Economy

As road-building funds become scarce, tolls gain traction

Paying for new roads is a lot like eating your veggies. You've gotta do it, even if it's not appealing.

Well, the country has a plateful of road and bridge work — the broccoli, if you will — that will cost us more money than we have.

The question facing the country: How do we pay for roads in an appetizing way? An increasingly popular answer: more tolls.

In the Kansas City area, Missouri is looking at building a carpool lane on Interstate 70 that would charge a toll for single drivers in a rush.

And two Kansas lawmakers have suggested a tollway in western Johnson County to serve trucks from a proposed freight hub in Gardner.

Both are signs that transportation leaders are looking beyond gasoline tax revenue, which isn't going as far because of inflation and the popularity of fuel-efficient cars.

"We have to find a way to maintain and build additional highways in the state of Kansas," said state Rep. Arlen Siegfreid, an Olathe Republican who has proposed a toll road from southern Johnson County to I-70.

"Tolling is a viable option, and it's a preferable option to raising taxes. The people who actually use the road pay for it."

But toll roads have plenty of critics, especially where roads have been leased to private companies to run.

If tolls are placed on existing roads, critics see them as a way to charge taxpayers twice. And they don't like a government monopoly that gives drivers little opportunity to influence the fees or management of the roads.
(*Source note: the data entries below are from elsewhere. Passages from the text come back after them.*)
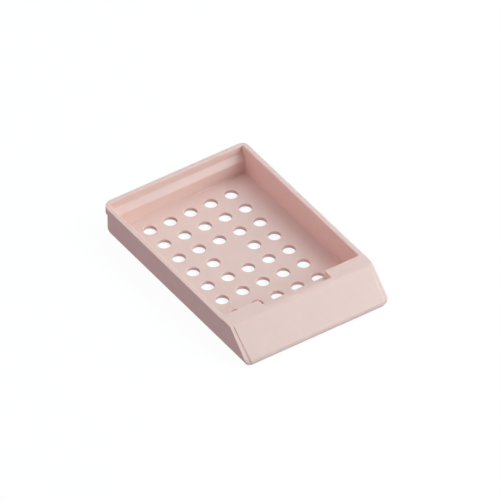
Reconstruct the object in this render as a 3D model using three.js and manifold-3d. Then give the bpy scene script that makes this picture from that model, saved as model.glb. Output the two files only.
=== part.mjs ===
// Base of a tissue cassette: one injection moulding in acetal. It is an open tray with a
// perforated floor, a ledge across its front and a slanted face below that ledge to write on.
// Millimetres. X runs across, +Y towards the back and +Z up. The origin is the centre of the
// part's box, at the level of the table.
import * as THREE from 'three';
import { mergeVertices } from 'three/addons/utils/BufferGeometryUtils.js';
import Module from 'manifold-3d';

// Overall size
const width = 28.5;
const length = 42.4;
const height = 5.7;

// Walls of the tray
const floorThickness = 0.65;
const sideWall = 0.83;
const backWall = 1.68;
const backCorner = 1.5;
const undersideRadius = 1.4;
const trayFillet = 0.25;
const trayCorner = 0.3;

// Lip that runs round the sides and the back of the rim
const lipStep = 0.1;
const lipHeight = 1.3;

// Rebate inside the back wall, with a sloping shoulder below it
const rebateDepth = 0.98;
const rebateHeight = 1.44;
const rebateCorner = 0.3;
const shoulderHeight = 1.0;

// Slanted face to write on: a panel that stands a little proud of the ends of the side walls
const faceAngle = THREE.MathUtils.degToRad(45);
const faceStep = 0.13;
const faceMargin = 0.53;
const faceCorner = 0.9;
const faceWall = 1.1;
const faceTopRadius = 1.0;
const toeRadius = 0.75;
const toeDepth = 1.7;

// Ledge between the slanted face and the tray, and the notch in it for the latch of a lid
const ledgeDepth = 3.13;
const ledgeThickness = 1.0;
const frontWall = 0.9;
const notchWidth = 13.1;
const notchDepth = 1.95;
const notchDrop = 1.3;
const notchFloor = 0.8;

// Round holes in the floor, in rows and columns, with the middle one left out
const holeDiameter = 2.25;
const holeRows = 7;
const holeColumns = 5;
const holeFrontMargin = 4.07;
const holeBackMargin = 3.35;
const holeSideMargin = 5.22;

// How finely the curves are divided, and how far a cutter reaches past the face it cuts
const curveSegments = 8;
const holeSegments = 32;
const overcut = 1;

// Places worked out from the sizes above
const frontY = -length / 2;
const backY = length / 2;
const bodyHalf = width / 2 - lipStep;
const bodyBackY = backY - lipStep;
const trayHalf = bodyHalf - sideWall;
const trayBackY = bodyBackY - backWall;
const toeReach = toeRadius * (1 / Math.tan(faceAngle / 2) - 1);
const faceFootY = frontY - toeReach;
const faceTopY = faceFootY + height / Math.tan(faceAngle);
const trayFrontY = faceTopY + ledgeDepth;

const wasm = await Module();
wasm.setup();

// A closed three.js geometry as a solid that can be joined and cut
function solid(geometry) {
  const shape = geometry.clone();
  shape.deleteAttribute('normal');
  shape.deleteAttribute('uv');
  const merged = mergeVertices(shape, 1e-5);
  return new wasm.Manifold(new wasm.Mesh({
    numProp: 3,
    vertProperties: new Float32Array(merged.attributes.position.array),
    triVerts: new Uint32Array(merged.index.array),
  }));
}

// The solid as a three.js geometry again
function geometryOf(body) {
  const mesh = body.getMesh();
  const geometry = new THREE.BufferGeometry();
  geometry.setAttribute('position', new THREE.BufferAttribute(mesh.vertProperties, 3));
  geometry.setIndex(new THREE.BufferAttribute(mesh.triVerts, 1));
  geometry.computeVertexNormals();
  return geometry;
}

// A box given by its limits along each axis
function block([x0, x1], [y0, y1], [z0, z1]) {
  const geometry = new THREE.BoxGeometry(x1 - x0, y1 - y0, z1 - z0);
  return solid(geometry.translate((x0 + x1) / 2, (y0 + y1) / 2, (z0 + z1) / 2));
}

// A side outline, drawn in Y and Z, carried across from one X to another
function across(outline, [x0, x1]) {
  const geometry = new THREE.ExtrudeGeometry(outline, {
    depth: x1 - x0, bevelEnabled: false, curveSegments,
  });
  const turn = new THREE.Matrix4().makeBasis(
    new THREE.Vector3(0, 1, 0), new THREE.Vector3(0, 0, 1), new THREE.Vector3(1, 0, 0));
  return solid(geometry.applyMatrix4(turn).translate(x0, 0, 0));
}

// An outline through a list of points in Y and Z
function outlineThrough(points) {
  return new THREE.Shape(points.map(([y, z]) => new THREE.Vector2(y, z)));
}

// A plan rectangle, half a width either side of the middle, with its corners rounded
function plan(half, y0, y1, frontRadius, backRadius) {
  const shape = new THREE.Shape();
  shape.absarc(half - backRadius, y1 - backRadius, backRadius, 0, Math.PI / 2, false);
  shape.absarc(-half + backRadius, y1 - backRadius, backRadius, Math.PI / 2, Math.PI, false);
  shape.absarc(-half + frontRadius, y0 + frontRadius, frontRadius, Math.PI, 1.5 * Math.PI, false);
  shape.absarc(half - frontRadius, y0 + frontRadius, frontRadius, 1.5 * Math.PI, 2 * Math.PI, false);
  shape.closePath();
  return shape;
}

// A plan outline raised from one level to another, with its lower edge rounded
function raised(shape, [z0, z1], edgeRadius) {
  const geometry = new THREE.ExtrudeGeometry(shape, {
    depth: z1 - z0 - edgeRadius, bevelEnabled: true, bevelThickness: edgeRadius,
    bevelSize: edgeRadius, bevelOffset: -edgeRadius, bevelSegments: curveSegments, curveSegments,
  });
  const whole = solid(geometry.translate(0, 0, z0 + edgeRadius));
  return whole.intersect(block([-width, width], [-length, length], [z0 - overcut, z1]));
}

// Side outline of the whole part, with the slanted face set back by a step. The face meets the
// table in a round toe and the ledge in a round edge.
function bodyOutline(setBack) {
  const footY = faceFootY + setBack / Math.sin(faceAngle);
  const topY = footY + height / Math.tan(faceAngle);
  const toeY = footY + toeRadius / Math.tan(faceAngle / 2);
  const edgeY = topY + faceTopRadius * Math.tan(faceAngle / 2);
  const faceNormal = Math.PI / 2 + faceAngle;
  const shape = new THREE.Shape();
  shape.absarc(toeY, toeRadius, toeRadius, 1.5 * Math.PI, faceNormal, true);
  shape.absarc(edgeY, height - faceTopRadius, faceTopRadius, faceNormal, Math.PI / 2, true);
  shape.lineTo(length, height);
  shape.lineTo(length, 0);
  shape.closePath();
  return shape;
}

// The outside: side walls with a slanted front end, the panel between them, and the lip
function outside() {
  const panelHalf = bodyHalf - faceMargin;
  const panelPlan = plan(panelHalf, frontY, backY, faceCorner, faceCorner);
  const panel = across(bodyOutline(0), [-panelHalf, panelHalf])
    .intersect(raised(panelPlan, [0, height], 0));
  const side = across(bodyOutline(faceStep), [-width, width]).add(panel);
  const front = frontY - length;
  const body = raised(plan(bodyHalf, front, bodyBackY, backCorner, backCorner), [0, height],
    undersideRadius);
  const lipFrontY = trayFrontY - frontWall;
  const lipPlan = plan(width / 2, front, backY, backCorner, backCorner + lipStep);
  const lip = raised(lipPlan, [height - lipHeight, height], 0)
    .intersect(block([-width, width], [lipFrontY, length], [0, height]));
  return body.intersect(side).add(lip);
}

// The space inside the tray, with rounded corners along the floor and a rebate at the back
function trayCutter() {
  const pocket = raised(plan(trayHalf, trayFrontY, trayBackY, trayCorner, trayCorner),
    [floorThickness, height + overcut], trayFillet);
  const shoulderZ = height - rebateHeight;
  const insideY = trayBackY - overcut;
  const rebate = outlineThrough([
    [insideY, shoulderZ - shoulderHeight],
    [trayBackY, shoulderZ - shoulderHeight],
    [trayBackY + rebateDepth, shoulderZ],
    [trayBackY + rebateDepth, height + overcut],
    [insideY, height + overcut],
  ]);
  const rebatePlan = plan(trayHalf, trayFrontY, trayBackY + rebateDepth, rebateCorner, rebateCorner);
  return across(rebate, [-trayHalf, trayHalf])
    .intersect(raised(rebatePlan, [floorThickness, height + overcut], 0))
    .add(pocket);
}

// The notch in the back edge of the ledge
function notchCutter() {
  const half = notchWidth / 2;
  return block([-half, half], [trayFrontY - notchDepth, trayFrontY + overcut],
    [height - notchDrop, height + overcut]);
}

// The hollow under the ledge and the slanted face, open below, between two X limits
function hollowCutter(limits, ceiling) {
  const faceInsideY = faceFootY + faceWall / Math.sin(faceAngle);
  const footY = frontY + toeDepth;
  const outline = outlineThrough([
    [footY, -overcut],
    [trayFrontY - frontWall, -overcut],
    [trayFrontY - frontWall, ceiling],
    [faceInsideY + ceiling / Math.tan(faceAngle), ceiling],
    [footY, (footY - faceInsideY) * Math.tan(faceAngle)],
  ]);
  return across(outline, limits);
}

// The three parts of that hollow: a low one under the notch and a taller one on each side
function hollows() {
  const notchSide = notchWidth / 2 + notchFloor;
  const tall = height - ledgeThickness;
  const low = height - notchDrop - notchFloor;
  return hollowCutter([-trayHalf, trayHalf], low)
    .add(hollowCutter([-trayHalf, -notchSide], tall))
    .add(hollowCutter([notchSide, trayHalf], tall));
}

// The holes in the floor, evenly spaced between their margins, without the middle one
function holeCutters() {
  const rowPitch = (trayBackY - trayFrontY - holeFrontMargin - holeBackMargin) / (holeRows - 1);
  const columnPitch = 2 * (trayHalf - holeSideMargin) / (holeColumns - 1);
  const drill = new THREE.CylinderGeometry(holeDiameter / 2, holeDiameter / 2,
    floorThickness + 2 * overcut, holeSegments).rotateX(Math.PI / 2);
  const cutters = [];
  for (let row = 0; row < holeRows; row += 1) {
    for (let column = 0; column < holeColumns; column += 1) {
      const middle = 2 * row === holeRows - 1 && 2 * column === holeColumns - 1;
      if (!middle) {
        const x = holeSideMargin - trayHalf + column * columnPitch;
        const y = trayFrontY + holeFrontMargin + row * rowPitch;
        cutters.push(solid(drill.clone().translate(x, y, floorThickness / 2)));
      }
    }
  }
  return wasm.Manifold.union(cutters);
}

function cassetteBase() {
  const body = outside()
    .subtract(trayCutter())
    .subtract(notchCutter())
    .subtract(hollows())
    .subtract(holeCutters());
  const material = new THREE.MeshStandardMaterial({
    color: 0xdfc7c1, roughness: 0.5, metalness: 0,
  });
  const mesh = new THREE.Mesh(geometryOf(body), material);
  mesh.name = 'cassette_base';
  return mesh;
}

const cassette = new THREE.Group();
cassette.add(cassetteBase());

export default cassette;
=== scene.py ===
import math

import bmesh
import bpy
import numpy as np
from mathutils import Matrix, Vector


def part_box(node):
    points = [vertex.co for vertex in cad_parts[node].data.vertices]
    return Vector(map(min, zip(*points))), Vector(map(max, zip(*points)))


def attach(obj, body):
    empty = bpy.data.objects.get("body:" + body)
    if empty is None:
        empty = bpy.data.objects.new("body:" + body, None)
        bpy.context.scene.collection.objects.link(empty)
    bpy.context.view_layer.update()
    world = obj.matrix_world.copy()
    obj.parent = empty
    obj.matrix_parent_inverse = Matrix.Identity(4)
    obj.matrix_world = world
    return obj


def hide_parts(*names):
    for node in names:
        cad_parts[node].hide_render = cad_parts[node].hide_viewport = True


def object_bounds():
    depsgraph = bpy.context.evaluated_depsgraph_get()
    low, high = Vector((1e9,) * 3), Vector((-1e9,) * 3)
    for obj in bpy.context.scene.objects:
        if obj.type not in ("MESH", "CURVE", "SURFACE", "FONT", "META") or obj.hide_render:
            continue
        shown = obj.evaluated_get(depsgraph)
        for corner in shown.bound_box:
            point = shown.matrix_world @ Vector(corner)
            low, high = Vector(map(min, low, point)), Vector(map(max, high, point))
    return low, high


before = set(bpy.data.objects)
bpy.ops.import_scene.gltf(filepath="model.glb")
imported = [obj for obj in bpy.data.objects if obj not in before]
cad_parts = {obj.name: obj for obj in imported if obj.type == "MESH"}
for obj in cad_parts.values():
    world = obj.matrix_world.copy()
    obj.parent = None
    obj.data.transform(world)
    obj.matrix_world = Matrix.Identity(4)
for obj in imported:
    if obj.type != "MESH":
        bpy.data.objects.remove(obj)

cad_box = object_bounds()

# Base of the tissue cassette: one injection moulding in acetal, an open tray with a perforated
# floor and a slanted face to write on. A steel mould gives it every form below, with a small
# radius on each edge. The forms are worked out in millimetres and joined into one body.
MM = 0.001
base_low, base_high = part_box("cassette_base")
HALF = base_high.x / MM
FRONT = base_low.y / MM
BACK = base_high.y / MM
HEIGHT = base_high.z / MM

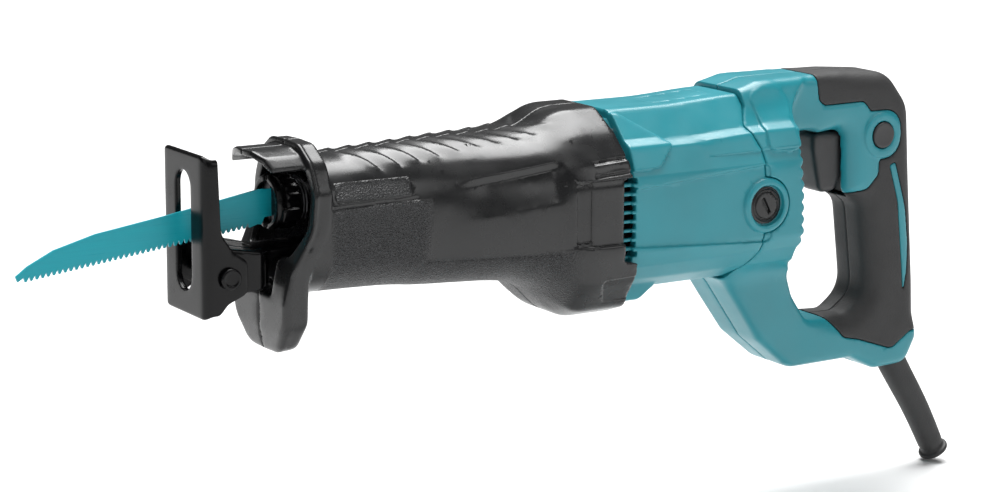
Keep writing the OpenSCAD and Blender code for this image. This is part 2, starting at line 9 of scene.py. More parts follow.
import bpy
import numpy as np
import openvdb
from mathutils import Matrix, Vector


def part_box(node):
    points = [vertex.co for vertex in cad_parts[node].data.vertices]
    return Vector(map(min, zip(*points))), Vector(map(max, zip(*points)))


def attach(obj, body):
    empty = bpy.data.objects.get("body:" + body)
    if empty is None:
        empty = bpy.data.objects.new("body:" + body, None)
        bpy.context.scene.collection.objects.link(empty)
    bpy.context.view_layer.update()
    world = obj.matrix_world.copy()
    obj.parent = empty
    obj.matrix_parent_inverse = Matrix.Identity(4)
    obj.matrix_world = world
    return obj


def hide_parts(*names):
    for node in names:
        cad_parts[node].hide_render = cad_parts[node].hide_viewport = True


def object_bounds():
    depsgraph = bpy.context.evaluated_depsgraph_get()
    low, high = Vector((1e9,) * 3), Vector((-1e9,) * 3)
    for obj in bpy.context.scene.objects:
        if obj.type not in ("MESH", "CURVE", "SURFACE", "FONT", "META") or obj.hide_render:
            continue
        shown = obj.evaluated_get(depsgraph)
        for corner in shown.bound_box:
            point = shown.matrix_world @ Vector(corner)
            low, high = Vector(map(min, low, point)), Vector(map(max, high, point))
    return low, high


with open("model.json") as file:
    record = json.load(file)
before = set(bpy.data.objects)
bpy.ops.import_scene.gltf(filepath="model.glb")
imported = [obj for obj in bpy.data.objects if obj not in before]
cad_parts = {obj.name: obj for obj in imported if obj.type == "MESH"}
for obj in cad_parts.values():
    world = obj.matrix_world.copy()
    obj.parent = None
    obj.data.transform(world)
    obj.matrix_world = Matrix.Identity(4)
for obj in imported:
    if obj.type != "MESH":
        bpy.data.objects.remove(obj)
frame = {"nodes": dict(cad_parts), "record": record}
CAD_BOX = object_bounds()
MM = 0.001
SLOT = {part["node"]: part["material_slot"] for part in frame["record"]["subparts"]}
BODY = {node: body for body, nodes in frame["record"]["behaviour"]["bodies"].items() for node in nodes}


def box_mm(node):
    """Lowest and highest corner of a CAD node, in millimetres."""
    lo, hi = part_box(node)
    return [c / MM for c in lo], [c / MM for c in hi]


def centre_mm(node):
    lo, hi = box_mm(node)
    return [(a + b) / 2 for a, b in zip(lo, hi)]


# ---- distance fields -------------------------------------------------------

class Field:
    """A regular grid of points round one piece."""

    def __init__(self, lo, hi, step):
        self.step = step
        self.lo = np.array(lo, float)
        axes = [a + step * np.arange(int((b - a) / step) + 2) for a, b in zip(lo, hi)]
        self.x = axes[0].astype("f4").reshape(-1, 1, 1)
        self.y = axes[1].astype("f4").reshape(1, -1, 1)
        self.z = axes[2].astype("f4").reshape(1, 1, -1)
        self.ay = np.abs(self.y)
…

Nor do critics like Missouri's idea of charging single drivers to use a carpool lane.

Engineers call them high-occupancy toll, or HOT lanes, but naysayers dub them "Lexus lanes" because richer people are more likely to pay the lug.

"I think a lot of people are thinking outside the so-called box, and they're trying to solve a very large problem with a very small solution," said Mike Right, a spokesman for AAA Missouri. "Tolls aren't going to generate enough revenue to meet the transportation needs of the state or the region."